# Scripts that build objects
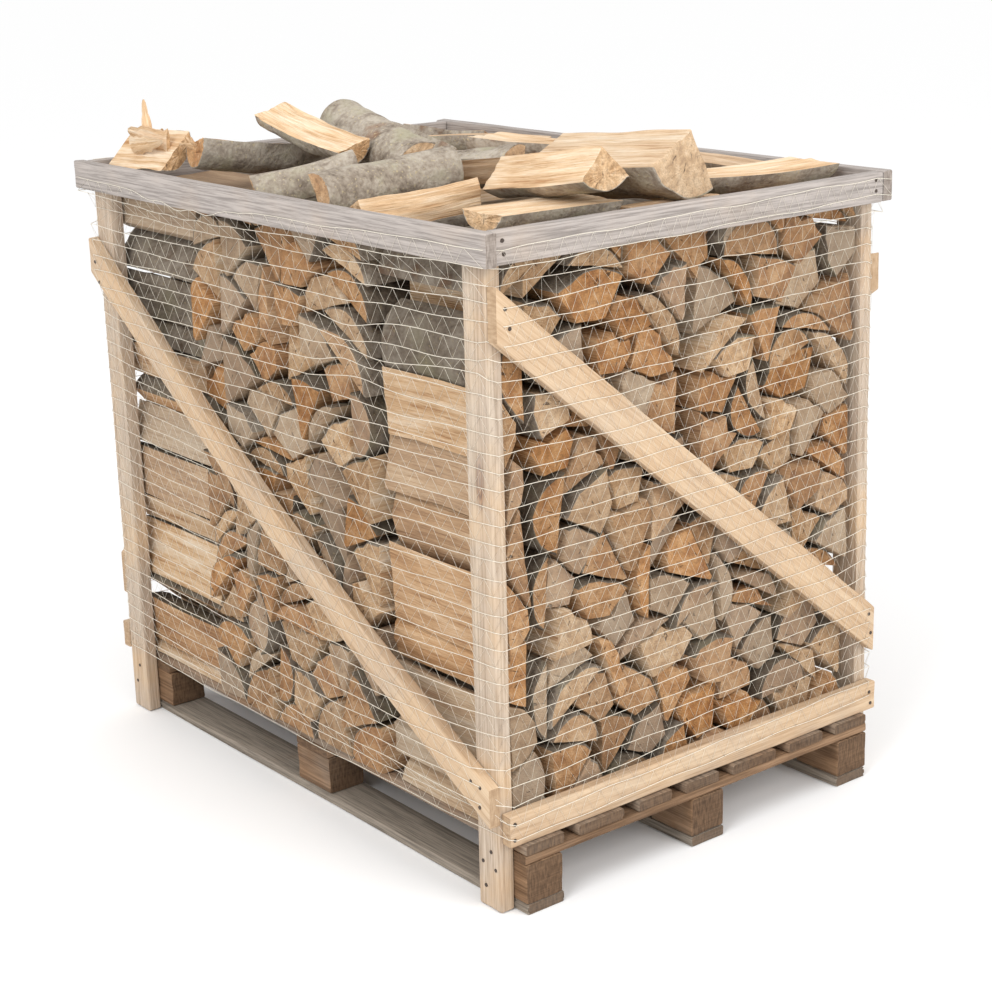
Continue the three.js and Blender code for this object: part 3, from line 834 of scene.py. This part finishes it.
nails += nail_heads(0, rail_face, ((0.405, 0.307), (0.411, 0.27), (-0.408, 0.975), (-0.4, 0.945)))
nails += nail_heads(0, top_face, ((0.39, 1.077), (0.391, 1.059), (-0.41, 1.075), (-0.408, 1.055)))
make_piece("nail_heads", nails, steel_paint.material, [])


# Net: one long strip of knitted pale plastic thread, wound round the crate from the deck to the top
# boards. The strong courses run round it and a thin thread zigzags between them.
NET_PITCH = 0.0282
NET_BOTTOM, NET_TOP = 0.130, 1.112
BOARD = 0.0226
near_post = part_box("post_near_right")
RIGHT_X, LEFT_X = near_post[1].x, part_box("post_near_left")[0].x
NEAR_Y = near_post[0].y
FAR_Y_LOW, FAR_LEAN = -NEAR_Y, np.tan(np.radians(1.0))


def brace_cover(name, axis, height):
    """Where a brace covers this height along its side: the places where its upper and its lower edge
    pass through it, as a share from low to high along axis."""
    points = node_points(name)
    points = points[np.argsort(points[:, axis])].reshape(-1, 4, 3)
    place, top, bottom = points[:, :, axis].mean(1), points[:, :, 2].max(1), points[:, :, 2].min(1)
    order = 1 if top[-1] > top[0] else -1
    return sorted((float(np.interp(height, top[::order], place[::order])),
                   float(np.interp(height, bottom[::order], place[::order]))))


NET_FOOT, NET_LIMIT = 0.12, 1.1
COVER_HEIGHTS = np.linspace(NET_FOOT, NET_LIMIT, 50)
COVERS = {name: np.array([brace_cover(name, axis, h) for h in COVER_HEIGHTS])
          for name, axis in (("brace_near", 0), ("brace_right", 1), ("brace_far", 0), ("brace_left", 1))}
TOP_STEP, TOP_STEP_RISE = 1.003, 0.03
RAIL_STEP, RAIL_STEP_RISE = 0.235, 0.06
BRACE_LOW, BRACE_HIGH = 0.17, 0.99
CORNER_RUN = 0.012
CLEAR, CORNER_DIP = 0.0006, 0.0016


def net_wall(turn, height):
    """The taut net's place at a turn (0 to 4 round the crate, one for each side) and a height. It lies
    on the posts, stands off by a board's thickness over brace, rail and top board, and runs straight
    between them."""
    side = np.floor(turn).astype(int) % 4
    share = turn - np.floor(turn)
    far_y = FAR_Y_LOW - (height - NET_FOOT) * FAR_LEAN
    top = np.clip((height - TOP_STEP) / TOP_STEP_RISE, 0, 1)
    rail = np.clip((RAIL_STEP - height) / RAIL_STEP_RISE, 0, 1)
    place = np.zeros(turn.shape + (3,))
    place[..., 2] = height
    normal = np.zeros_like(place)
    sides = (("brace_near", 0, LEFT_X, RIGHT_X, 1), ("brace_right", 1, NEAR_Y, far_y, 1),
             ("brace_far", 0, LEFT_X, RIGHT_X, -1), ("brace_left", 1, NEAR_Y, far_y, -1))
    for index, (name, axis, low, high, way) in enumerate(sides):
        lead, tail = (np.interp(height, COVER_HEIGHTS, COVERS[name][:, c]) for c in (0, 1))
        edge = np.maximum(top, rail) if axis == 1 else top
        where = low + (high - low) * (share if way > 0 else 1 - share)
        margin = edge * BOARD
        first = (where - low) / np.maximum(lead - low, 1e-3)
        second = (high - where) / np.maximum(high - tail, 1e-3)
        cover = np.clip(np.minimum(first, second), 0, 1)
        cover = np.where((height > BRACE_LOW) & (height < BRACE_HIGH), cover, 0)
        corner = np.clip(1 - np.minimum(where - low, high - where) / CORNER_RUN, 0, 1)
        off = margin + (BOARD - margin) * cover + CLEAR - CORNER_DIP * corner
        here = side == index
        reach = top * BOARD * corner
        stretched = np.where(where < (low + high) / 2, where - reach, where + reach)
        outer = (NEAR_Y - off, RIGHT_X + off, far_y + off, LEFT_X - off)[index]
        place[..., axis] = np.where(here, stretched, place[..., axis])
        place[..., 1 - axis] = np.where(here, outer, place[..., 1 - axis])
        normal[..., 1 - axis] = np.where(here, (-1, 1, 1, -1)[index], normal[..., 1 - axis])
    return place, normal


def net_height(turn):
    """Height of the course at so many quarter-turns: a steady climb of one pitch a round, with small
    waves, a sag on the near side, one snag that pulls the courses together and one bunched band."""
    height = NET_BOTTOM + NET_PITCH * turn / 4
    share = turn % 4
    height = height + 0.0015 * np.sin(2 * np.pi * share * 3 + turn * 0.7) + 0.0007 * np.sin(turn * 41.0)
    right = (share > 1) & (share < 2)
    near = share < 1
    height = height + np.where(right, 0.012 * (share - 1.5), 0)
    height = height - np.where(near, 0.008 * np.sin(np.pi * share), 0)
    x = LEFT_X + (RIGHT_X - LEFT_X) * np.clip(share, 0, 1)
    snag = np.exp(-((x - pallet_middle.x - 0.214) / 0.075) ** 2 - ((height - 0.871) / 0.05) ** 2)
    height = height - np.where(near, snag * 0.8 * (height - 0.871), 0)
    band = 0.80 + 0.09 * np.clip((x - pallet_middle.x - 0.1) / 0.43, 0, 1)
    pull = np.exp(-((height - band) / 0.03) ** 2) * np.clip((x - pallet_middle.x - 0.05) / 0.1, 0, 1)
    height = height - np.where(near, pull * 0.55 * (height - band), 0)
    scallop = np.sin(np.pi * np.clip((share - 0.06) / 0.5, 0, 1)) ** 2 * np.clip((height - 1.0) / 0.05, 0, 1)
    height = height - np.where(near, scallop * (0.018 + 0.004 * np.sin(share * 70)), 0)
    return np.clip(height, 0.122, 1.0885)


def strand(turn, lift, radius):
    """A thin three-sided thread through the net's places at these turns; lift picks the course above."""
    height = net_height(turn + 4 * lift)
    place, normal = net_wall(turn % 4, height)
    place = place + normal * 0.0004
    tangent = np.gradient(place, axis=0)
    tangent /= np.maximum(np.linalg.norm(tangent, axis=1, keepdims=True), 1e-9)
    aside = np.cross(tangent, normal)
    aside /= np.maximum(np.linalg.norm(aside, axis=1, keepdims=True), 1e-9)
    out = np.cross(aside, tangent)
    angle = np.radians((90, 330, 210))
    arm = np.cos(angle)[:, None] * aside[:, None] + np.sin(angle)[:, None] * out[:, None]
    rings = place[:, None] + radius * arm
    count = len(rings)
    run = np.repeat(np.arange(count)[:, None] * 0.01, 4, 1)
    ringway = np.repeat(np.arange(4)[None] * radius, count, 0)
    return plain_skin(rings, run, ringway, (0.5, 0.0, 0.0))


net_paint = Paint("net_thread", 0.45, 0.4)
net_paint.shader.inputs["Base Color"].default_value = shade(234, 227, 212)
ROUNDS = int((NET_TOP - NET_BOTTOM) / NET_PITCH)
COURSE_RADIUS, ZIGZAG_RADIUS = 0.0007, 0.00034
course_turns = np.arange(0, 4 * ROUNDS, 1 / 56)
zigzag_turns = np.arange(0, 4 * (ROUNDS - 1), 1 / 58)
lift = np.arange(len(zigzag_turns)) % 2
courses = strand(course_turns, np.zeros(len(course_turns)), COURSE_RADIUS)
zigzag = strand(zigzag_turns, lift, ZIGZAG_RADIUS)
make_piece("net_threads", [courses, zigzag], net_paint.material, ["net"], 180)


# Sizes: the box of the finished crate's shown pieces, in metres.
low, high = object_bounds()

* * *

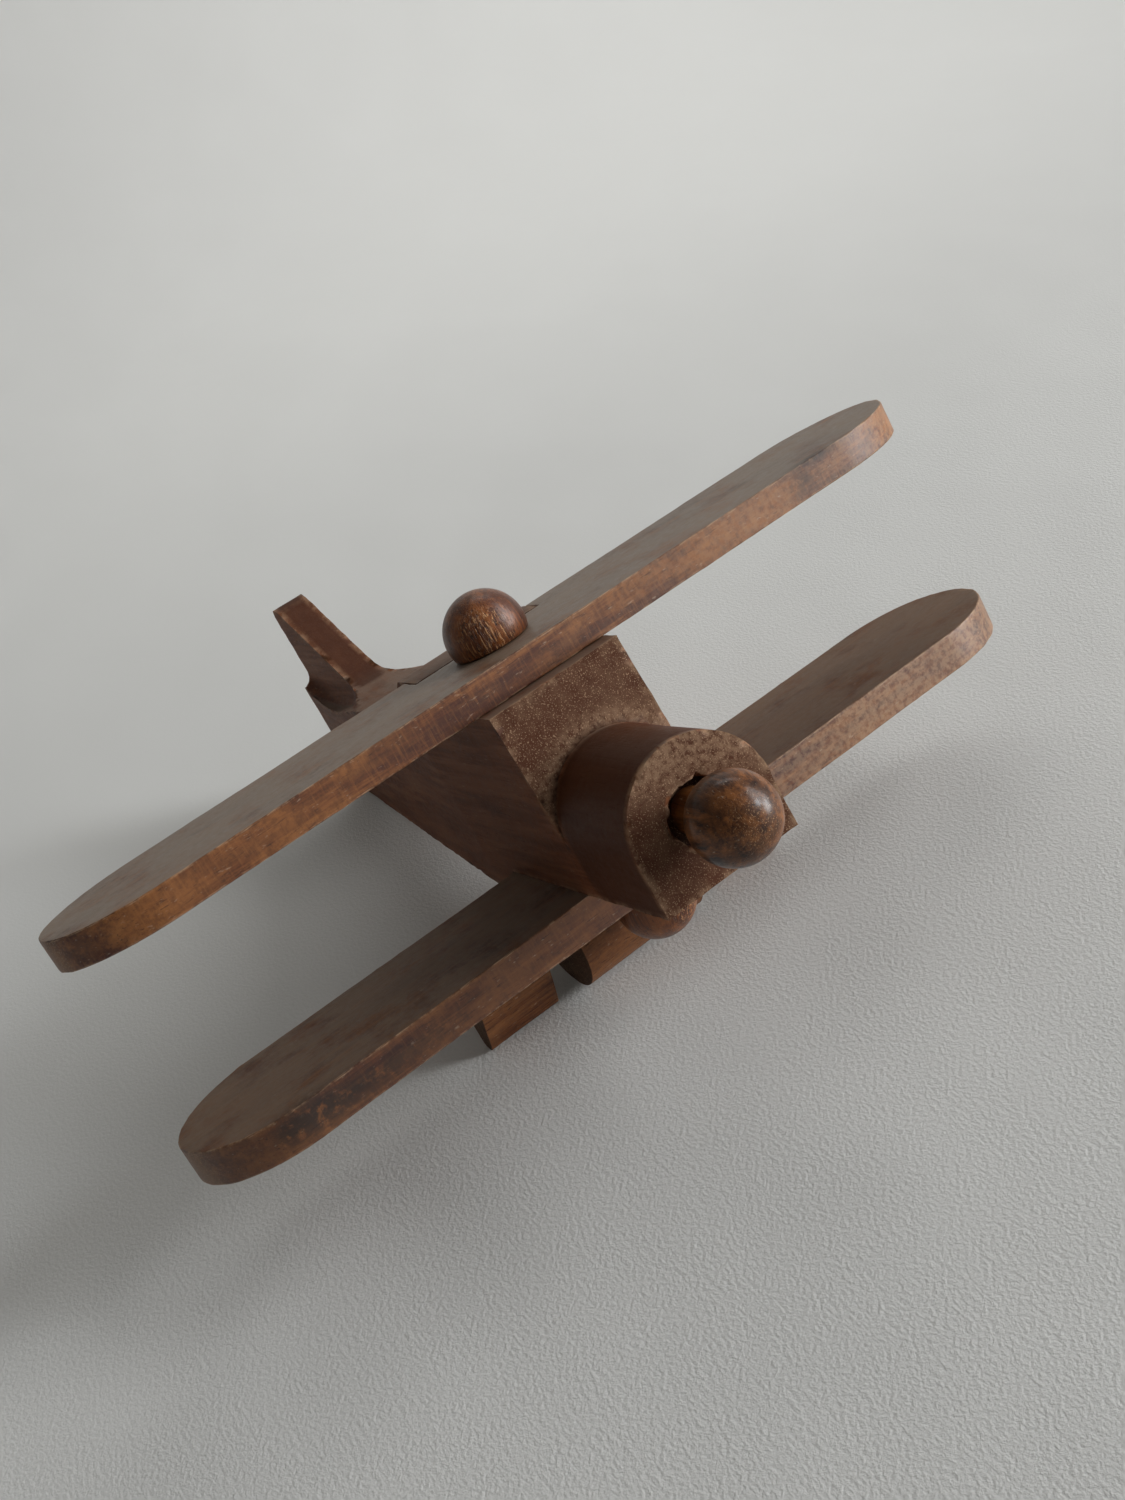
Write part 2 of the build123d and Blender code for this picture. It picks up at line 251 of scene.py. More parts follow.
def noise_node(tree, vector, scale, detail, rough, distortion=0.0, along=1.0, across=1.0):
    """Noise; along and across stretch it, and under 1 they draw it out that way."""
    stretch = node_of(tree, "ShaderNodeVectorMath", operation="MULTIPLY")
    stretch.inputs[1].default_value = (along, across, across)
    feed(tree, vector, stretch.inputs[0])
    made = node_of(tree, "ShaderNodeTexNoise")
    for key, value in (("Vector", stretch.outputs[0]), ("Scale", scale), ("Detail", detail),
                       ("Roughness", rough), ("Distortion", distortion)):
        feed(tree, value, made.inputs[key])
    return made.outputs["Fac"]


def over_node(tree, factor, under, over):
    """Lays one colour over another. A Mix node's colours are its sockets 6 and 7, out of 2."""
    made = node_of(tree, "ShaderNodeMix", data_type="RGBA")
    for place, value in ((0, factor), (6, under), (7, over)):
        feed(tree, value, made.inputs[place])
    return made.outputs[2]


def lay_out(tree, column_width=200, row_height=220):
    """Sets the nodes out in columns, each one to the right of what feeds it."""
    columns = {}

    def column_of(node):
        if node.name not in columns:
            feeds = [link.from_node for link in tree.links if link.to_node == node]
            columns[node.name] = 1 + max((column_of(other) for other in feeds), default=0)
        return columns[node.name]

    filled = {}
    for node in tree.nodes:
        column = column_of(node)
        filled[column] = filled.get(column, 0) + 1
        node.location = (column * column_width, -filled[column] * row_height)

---

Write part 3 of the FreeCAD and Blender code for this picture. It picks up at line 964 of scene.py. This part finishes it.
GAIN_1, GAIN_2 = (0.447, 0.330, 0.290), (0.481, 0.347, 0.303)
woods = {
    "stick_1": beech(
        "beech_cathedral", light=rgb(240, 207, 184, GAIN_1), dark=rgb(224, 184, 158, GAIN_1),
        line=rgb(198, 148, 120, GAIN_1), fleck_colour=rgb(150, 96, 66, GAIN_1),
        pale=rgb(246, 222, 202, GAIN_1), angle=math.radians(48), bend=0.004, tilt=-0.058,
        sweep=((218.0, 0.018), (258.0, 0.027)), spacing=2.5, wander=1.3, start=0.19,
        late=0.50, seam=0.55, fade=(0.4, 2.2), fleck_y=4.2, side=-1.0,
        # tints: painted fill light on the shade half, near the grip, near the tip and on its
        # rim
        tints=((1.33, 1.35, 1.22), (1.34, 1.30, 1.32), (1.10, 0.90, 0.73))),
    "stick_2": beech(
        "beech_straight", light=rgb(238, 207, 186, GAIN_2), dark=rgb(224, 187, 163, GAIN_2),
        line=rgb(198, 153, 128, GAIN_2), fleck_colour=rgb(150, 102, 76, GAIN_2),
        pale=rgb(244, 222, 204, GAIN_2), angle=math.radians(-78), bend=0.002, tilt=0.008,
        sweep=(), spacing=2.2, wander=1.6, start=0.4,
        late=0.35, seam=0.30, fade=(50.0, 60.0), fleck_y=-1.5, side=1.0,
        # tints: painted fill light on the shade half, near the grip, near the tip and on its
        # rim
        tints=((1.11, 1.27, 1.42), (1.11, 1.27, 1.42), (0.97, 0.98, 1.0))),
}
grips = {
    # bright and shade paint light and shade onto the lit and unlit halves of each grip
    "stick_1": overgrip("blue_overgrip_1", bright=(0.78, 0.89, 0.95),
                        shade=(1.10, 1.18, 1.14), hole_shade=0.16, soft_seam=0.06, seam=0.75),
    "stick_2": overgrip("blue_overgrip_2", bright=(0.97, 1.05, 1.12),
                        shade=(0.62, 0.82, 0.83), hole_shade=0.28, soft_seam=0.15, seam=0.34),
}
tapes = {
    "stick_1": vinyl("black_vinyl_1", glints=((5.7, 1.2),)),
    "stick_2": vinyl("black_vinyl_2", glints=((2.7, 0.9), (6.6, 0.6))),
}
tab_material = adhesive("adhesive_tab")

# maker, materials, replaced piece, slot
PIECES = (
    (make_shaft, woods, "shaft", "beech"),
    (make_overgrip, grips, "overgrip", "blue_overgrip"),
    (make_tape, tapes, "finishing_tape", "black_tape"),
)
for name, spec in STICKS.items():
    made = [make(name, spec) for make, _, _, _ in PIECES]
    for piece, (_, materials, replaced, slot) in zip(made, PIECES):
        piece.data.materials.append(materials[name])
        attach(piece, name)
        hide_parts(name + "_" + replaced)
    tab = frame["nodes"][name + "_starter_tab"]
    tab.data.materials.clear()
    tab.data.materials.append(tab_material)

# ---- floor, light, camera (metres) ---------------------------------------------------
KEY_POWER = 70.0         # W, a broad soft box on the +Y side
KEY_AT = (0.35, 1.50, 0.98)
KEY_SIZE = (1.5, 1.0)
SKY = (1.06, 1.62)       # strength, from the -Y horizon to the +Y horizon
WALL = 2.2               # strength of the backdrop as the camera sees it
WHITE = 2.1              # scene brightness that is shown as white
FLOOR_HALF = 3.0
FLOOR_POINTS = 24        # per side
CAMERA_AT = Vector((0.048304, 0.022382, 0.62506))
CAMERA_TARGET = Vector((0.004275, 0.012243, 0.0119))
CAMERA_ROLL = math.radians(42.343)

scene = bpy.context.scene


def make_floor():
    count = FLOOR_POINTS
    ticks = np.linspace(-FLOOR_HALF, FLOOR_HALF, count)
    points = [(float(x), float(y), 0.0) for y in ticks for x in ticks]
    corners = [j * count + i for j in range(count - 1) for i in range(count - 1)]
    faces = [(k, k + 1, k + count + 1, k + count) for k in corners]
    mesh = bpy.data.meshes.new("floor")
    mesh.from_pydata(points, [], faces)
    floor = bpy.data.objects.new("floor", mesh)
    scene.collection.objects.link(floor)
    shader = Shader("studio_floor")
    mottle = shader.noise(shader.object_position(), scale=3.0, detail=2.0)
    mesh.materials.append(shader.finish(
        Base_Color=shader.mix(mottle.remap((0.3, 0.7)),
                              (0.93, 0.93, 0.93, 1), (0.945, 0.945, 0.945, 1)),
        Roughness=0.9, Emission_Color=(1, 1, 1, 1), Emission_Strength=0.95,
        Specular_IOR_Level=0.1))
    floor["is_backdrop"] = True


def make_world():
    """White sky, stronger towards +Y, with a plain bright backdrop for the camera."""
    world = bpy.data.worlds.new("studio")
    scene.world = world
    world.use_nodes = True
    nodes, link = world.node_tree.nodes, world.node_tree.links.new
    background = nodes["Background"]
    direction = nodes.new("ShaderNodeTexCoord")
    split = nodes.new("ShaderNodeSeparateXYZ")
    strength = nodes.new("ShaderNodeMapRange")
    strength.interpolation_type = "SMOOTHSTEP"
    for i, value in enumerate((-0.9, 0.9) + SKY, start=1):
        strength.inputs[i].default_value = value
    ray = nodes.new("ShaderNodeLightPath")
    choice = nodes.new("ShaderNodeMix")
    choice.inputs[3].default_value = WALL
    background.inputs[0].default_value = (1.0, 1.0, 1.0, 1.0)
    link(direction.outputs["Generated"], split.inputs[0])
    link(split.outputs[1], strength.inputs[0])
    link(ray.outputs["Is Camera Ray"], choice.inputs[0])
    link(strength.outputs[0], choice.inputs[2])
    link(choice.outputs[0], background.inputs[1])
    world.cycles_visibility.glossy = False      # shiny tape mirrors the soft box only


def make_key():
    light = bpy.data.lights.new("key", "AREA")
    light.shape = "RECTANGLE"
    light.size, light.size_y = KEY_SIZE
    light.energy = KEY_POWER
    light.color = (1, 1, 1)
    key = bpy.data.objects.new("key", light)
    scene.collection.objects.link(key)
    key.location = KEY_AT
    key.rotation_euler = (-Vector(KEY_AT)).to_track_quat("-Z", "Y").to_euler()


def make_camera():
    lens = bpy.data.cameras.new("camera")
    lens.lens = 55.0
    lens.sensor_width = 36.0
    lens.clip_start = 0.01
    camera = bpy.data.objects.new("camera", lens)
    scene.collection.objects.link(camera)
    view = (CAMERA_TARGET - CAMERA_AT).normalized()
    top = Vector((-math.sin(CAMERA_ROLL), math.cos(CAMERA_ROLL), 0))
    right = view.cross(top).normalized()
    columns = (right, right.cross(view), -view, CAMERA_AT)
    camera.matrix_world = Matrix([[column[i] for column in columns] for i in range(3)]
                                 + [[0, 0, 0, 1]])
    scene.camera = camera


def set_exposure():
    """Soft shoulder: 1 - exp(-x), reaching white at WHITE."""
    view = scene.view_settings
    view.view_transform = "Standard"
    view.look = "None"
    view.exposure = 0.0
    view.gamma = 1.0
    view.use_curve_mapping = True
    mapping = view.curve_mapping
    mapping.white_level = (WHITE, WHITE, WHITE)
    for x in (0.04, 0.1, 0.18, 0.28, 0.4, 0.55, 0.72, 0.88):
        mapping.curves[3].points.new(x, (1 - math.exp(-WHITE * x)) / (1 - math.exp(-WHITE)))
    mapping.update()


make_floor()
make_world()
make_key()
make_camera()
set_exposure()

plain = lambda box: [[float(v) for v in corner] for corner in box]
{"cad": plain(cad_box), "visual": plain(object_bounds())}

# Problem to solve
Give back exactly the stretch that opens on the line with "Continue the three.js" and closes on the line with "FAR_Y_LOW, FAR_LEAN = -NEAR_Y, np.tan(np.radians(1.0))".

# The solution
Continue the three.js and Blender code for this object: part 3, from line 834 of scene.py. This part finishes it.
nails += nail_heads(0, rail_face, ((0.405, 0.307), (0.411, 0.27), (-0.408, 0.975), (-0.4, 0.945)))
nails += nail_heads(0, top_face, ((0.39, 1.077), (0.391, 1.059), (-0.41, 1.075), (-0.408, 1.055)))
make_piece("nail_heads", nails, steel_paint.material, [])


# Net: one long strip of knitted pale plastic thread, wound round the crate from the deck to the top
# boards. The strong courses run round it and a thin thread zigzags between them.
NET_PITCH = 0.0282
NET_BOTTOM, NET_TOP = 0.130, 1.112
BOARD = 0.0226
near_post = part_box("post_near_right")
RIGHT_X, LEFT_X = near_post[1].x, part_box("post_near_left")[0].x
NEAR_Y = near_post[0].y
FAR_Y_LOW, FAR_LEAN = -NEAR_Y, np.tan(np.radians(1.0))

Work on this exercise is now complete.